ナノスケールでの元素分析に向けた 大規模超伝導トンネル接合アレイX 線検出器の開発

抄録

Superconducting-tunnel-junction (STJ) array X-ray detectors can exhibit excellent performance with respect to energy resolution, detection efficiency, and counting rate in a soft X-ray energy range. The detection area of STJ array detectors for high throughput analysis should be enlarged up to more than 10 mm² by increasing the pixel number of the arrays. In this work, in order to realize a STJ array with a large number of pixels up to 1000 within a 10-mm-square chip, we successfully fabricated STJ arrays arranging STJ pixels at high density. For the arrays, a wiring layer is embedded in a SiO₂ isolation layer underneath the STJ pixels. A STJ array detector with 100 pixels has an operation yield of 93% and a mean energy resolution of 12.5 +/- 0.7 eV in full-width at half-maximum for a C-Kα X-ray. The 12.5 eV is close to the natural line width of C in matrices, which means that the intrinsic energy resolution is a few eV. The detection performance was almost the same as those of conventional 100-pixel STJ array detectors.
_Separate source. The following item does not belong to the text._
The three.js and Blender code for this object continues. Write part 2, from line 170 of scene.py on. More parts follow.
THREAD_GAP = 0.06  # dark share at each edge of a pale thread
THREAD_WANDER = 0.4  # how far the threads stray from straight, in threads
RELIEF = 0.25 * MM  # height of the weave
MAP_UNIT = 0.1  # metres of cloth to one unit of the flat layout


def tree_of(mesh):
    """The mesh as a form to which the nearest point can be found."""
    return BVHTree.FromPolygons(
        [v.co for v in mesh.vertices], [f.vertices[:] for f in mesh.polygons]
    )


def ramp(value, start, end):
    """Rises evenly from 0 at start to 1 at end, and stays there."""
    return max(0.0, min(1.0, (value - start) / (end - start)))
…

In addition, we developed an energy-dispersive X-ray spectroscopy analyzer combined with a scanning electron microscope (SEM) and the STJ array X-ray detector to realize nano-scale elemental mapping with high energy-resolving power. The analyzer simultaneously exhibits a high throughput of silicon drift detectors and a high energy resolution of wavelength-dispersive X-ray spectrometers.